* start Excerpted records *
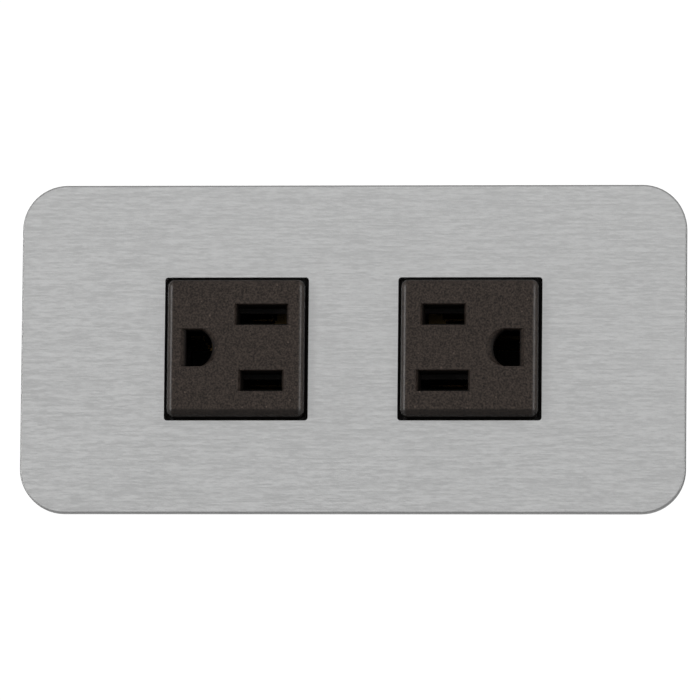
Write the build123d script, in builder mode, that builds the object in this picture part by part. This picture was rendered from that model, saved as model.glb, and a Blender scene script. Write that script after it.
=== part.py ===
"""Duplex wall outlet laid on its side: two grounded receptacle modules snapped into one steel yoke,
a moulded spacer frame screwed to the yoke, and a flat stainless plate that presses on with four studs.

Millimetres. The origin is the middle of the plate's footprint on the finished wall, +X to the right,
+Z up and +Y into the wall, so every face looks along -Y. A "level" is a height in front of the wall;
negative levels lie inside the wall box.
"""

import os

from build123d import *

os.makedirs("parts", exist_ok=True)

# Face plate
plate_w = 127.0
plate_h = 63.0
plate_t = 2.0
plate_corner_r = 8.5
plate_edge_r = 0.3
opening = 27.5
opening_corner_r = 0.6
pitch = 44.6

# Spacer frame behind the plate
plate_back = 4.0
spacer_inset = 2.5
notch_w = 12.0

# Clearances
face_gap = 0.65
body_swell = 0.1
body_gap = 0.2
fit_gap = 0.05
thread_gap = 0.03

# Receptacle module
face_proud = 2.4
face_edge_r = 1.3
boss_corner_r = 1.35
flange_t = 2.0
flange_lip = 1.35
body_joint = -11.0
body_back = -22.5
face_wall = 3.2
lead_in = 1.0
guide_depth = 6.5
guide_t = 1.2
guide_w = 2.0

# Blade and ground holes, measured in one module's own axes; guides steer the blades at depth
blade_x = 4.95
blade_y = 6.35
ground_x = blade_x - 11.89
slot_w = 3.85
slot_mouth_w = 4.15
hot_slot = 7.8
hot_mouth = 8.75
neutral_slot = 9.4
neutral_mouth = 10.35
ground_flat = ground_x - 2.66
ground_shoulder = ground_x + 0.34
ground_tip = ground_x + 2.49
ground_half = 3.5
ground_mouth_flat = ground_x - 3.56
ground_mouth_tip = ground_x + 3.67
ground_mouth_half = 3.67

# Yoke
yoke_t = 1.2
yoke_margin = 3.2
ear_half_h = 8.0
ear_margin = 4.95
box_screw_room = 4.9
frame_screw_step = 6.75
tab_half_w = 5.0

# Contacts
leaf_t = 0.7
leaf_w = 7.0
leaf_top = -1.2
web_level = body_joint - 0.4
strap_t = 0.8
ground_web = -15.2
pin_leaf_top = -2.5
pin_stop_top = -13.1
pin_stop_low = -14.6
pin_stop_half = 2.2
pin_stop_leg = 0.8

# Screws
terminal_level = -16.5
terminal_r = 2.085
terminal_head_r = 3.2
terminal_head_h = 2.0
clamp_size = 8.0
clamp_t = 1.0
box_screw_r = 1.75
box_head_r = 3.5
box_screw_end = -24.2
neck_r = 1.5
thread_start = -0.55
retainer_t = 0.45
frame_screw_r = 1.42
frame_head_r = 2.35
stud_r = 1.5
assembly_r = 1.0
assembly_head_r = 1.7

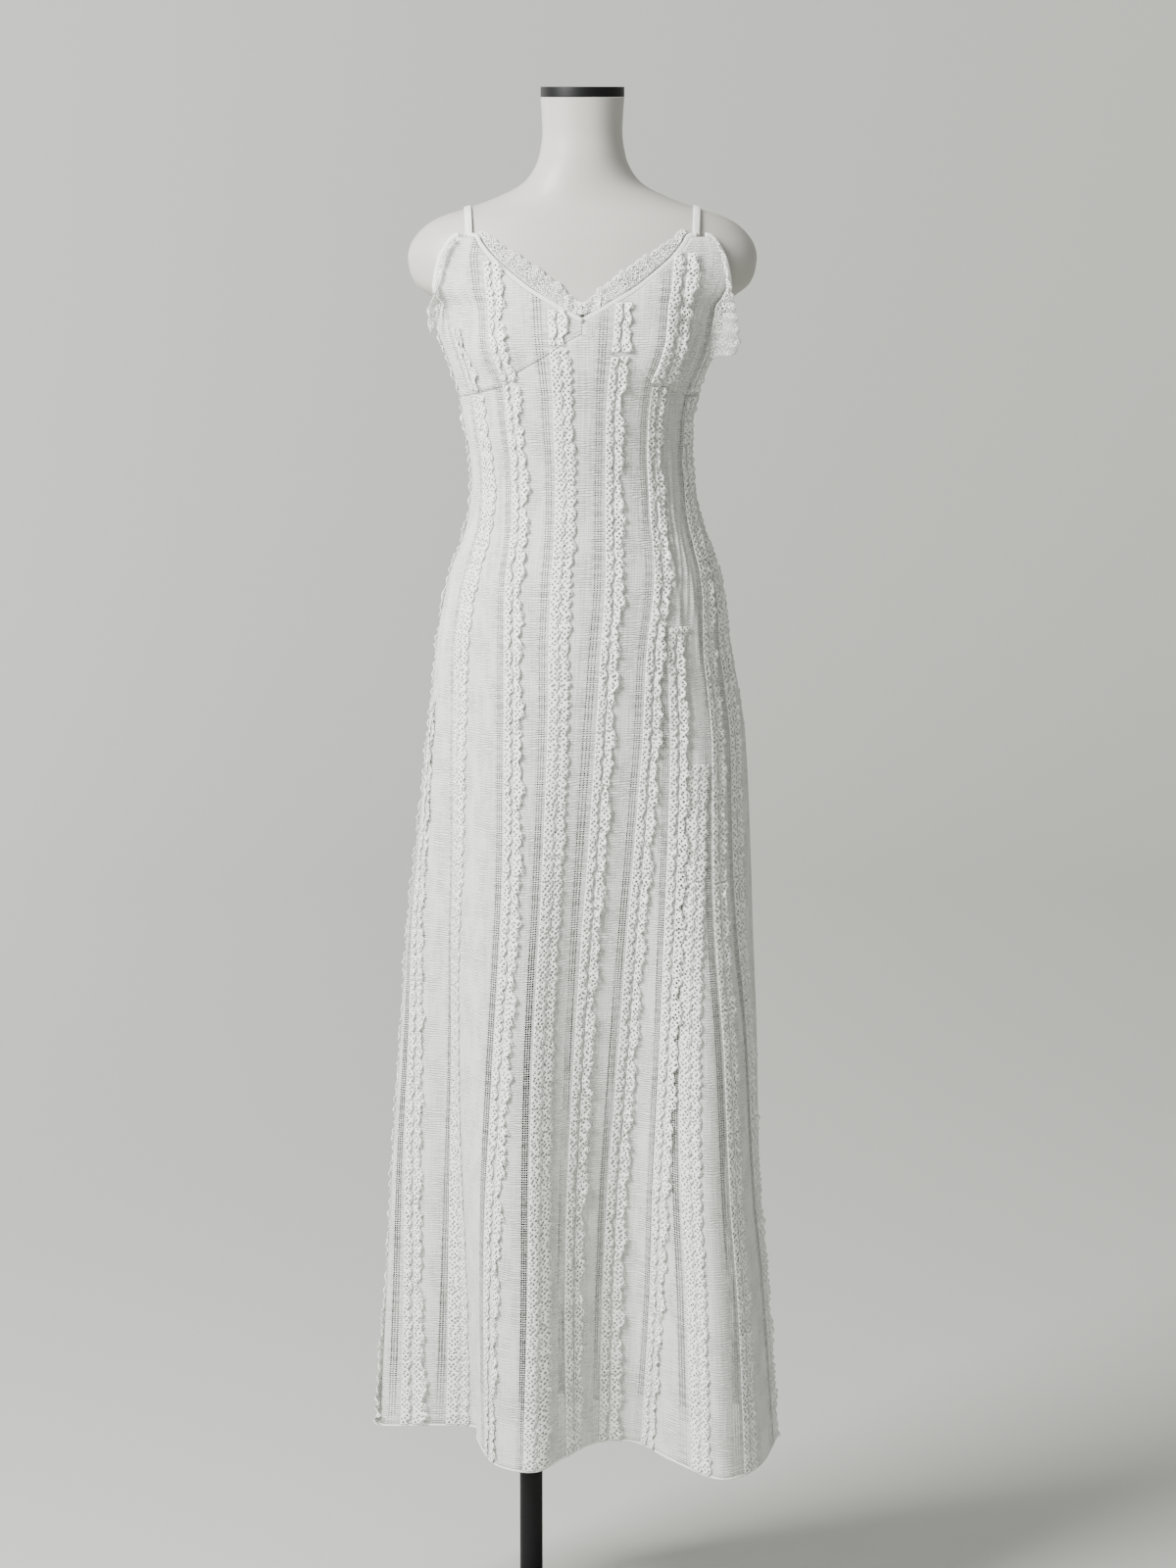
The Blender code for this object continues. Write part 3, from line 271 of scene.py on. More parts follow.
* end Excerpted records *
## Exercise instructions
Return all of the data word for word.

## Written response
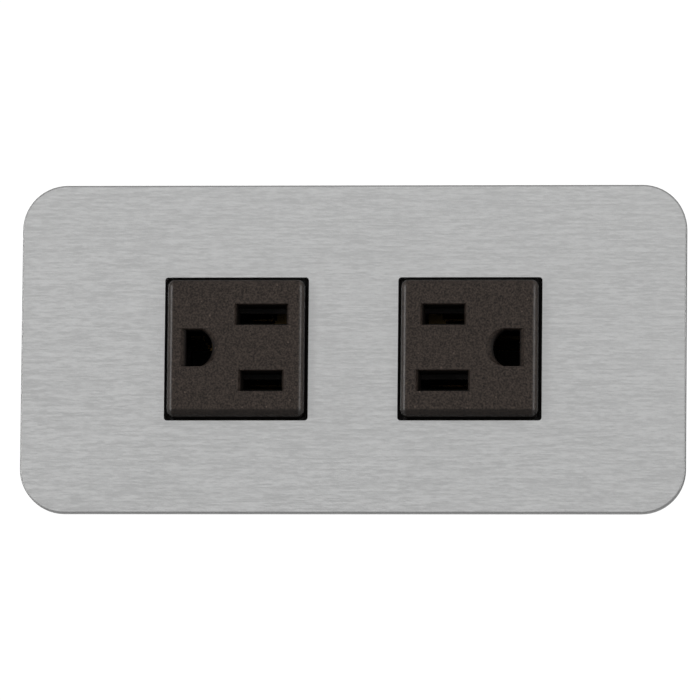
Write the build123d script, in builder mode, that builds the object in this picture part by part. This picture was rendered from that model, saved as model.glb, and a Blender scene script. Write that script after it.
=== part.py ===
"""Duplex wall outlet laid on its side: two grounded receptacle modules snapped into one steel yoke,
a moulded spacer frame screwed to the yoke, and a flat stainless plate that presses on with four studs.

Millimetres. The origin is the middle of the plate's footprint on the finished wall, +X to the right,
+Z up and +Y into the wall, so every face looks along -Y. A "level" is a height in front of the wall;
negative levels lie inside the wall box.
"""

import os

from build123d import *

os.makedirs("parts", exist_ok=True)

# Face plate
plate_w = 127.0
plate_h = 63.0
plate_t = 2.0
plate_corner_r = 8.5
plate_edge_r = 0.3
opening = 27.5
opening_corner_r = 0.6
pitch = 44.6

# Spacer frame behind the plate
plate_back = 4.0
spacer_inset = 2.5
notch_w = 12.0

# Clearances
face_gap = 0.65
body_swell = 0.1
body_gap = 0.2
fit_gap = 0.05
thread_gap = 0.03

# Receptacle module
face_proud = 2.4
face_edge_r = 1.3
boss_corner_r = 1.35
flange_t = 2.0
flange_lip = 1.35
body_joint = -11.0
body_back = -22.5
face_wall = 3.2
lead_in = 1.0
guide_depth = 6.5
guide_t = 1.2
guide_w = 2.0

# Blade and ground holes, measured in one module's own axes; guides steer the blades at depth
blade_x = 4.95
blade_y = 6.35
ground_x = blade_x - 11.89
slot_w = 3.85
slot_mouth_w = 4.15
hot_slot = 7.8
hot_mouth = 8.75
neutral_slot = 9.4
neutral_mouth = 10.35
ground_flat = ground_x - 2.66
ground_shoulder = ground_x + 0.34
ground_tip = ground_x + 2.49
ground_half = 3.5
ground_mouth_flat = ground_x - 3.56
ground_mouth_tip = ground_x + 3.67
ground_mouth_half = 3.67

# Yoke
yoke_t = 1.2
yoke_margin = 3.2
ear_half_h = 8.0
ear_margin = 4.95
box_screw_room = 4.9
frame_screw_step = 6.75
tab_half_w = 5.0

# Contacts
leaf_t = 0.7
leaf_w = 7.0
leaf_top = -1.2
web_level = body_joint - 0.4
strap_t = 0.8
ground_web = -15.2
pin_leaf_top = -2.5
pin_stop_top = -13.1
pin_stop_low = -14.6
pin_stop_half = 2.2
pin_stop_leg = 0.8

# Screws
terminal_level = -16.5
terminal_r = 2.085
terminal_head_r = 3.2
terminal_head_h = 2.0
clamp_size = 8.0
clamp_t = 1.0
box_screw_r = 1.75
box_head_r = 3.5
box_screw_end = -24.2
neck_r = 1.5
thread_start = -0.55
retainer_t = 0.45
frame_screw_r = 1.42
frame_head_r = 2.35
stud_r = 1.5
assembly_r = 1.0
assembly_head_r = 1.7

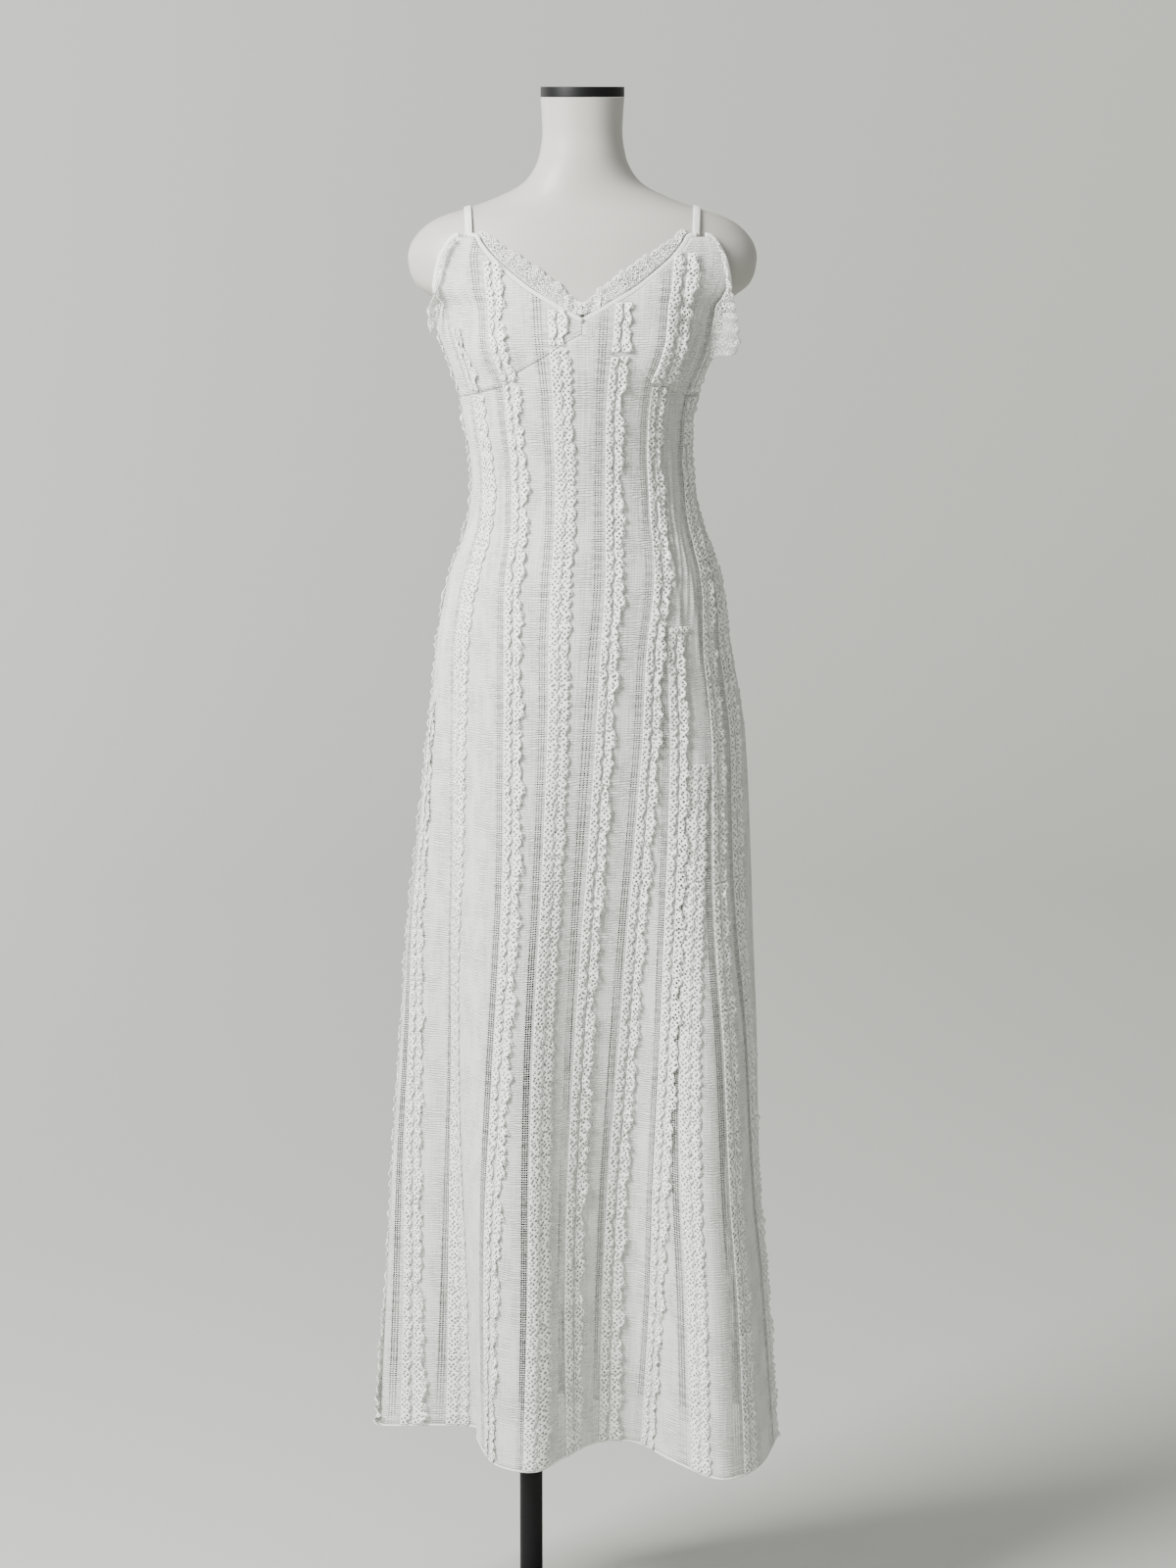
The Blender code for this object continues. Write part 3, from line 271 of scene.py on. More parts follow.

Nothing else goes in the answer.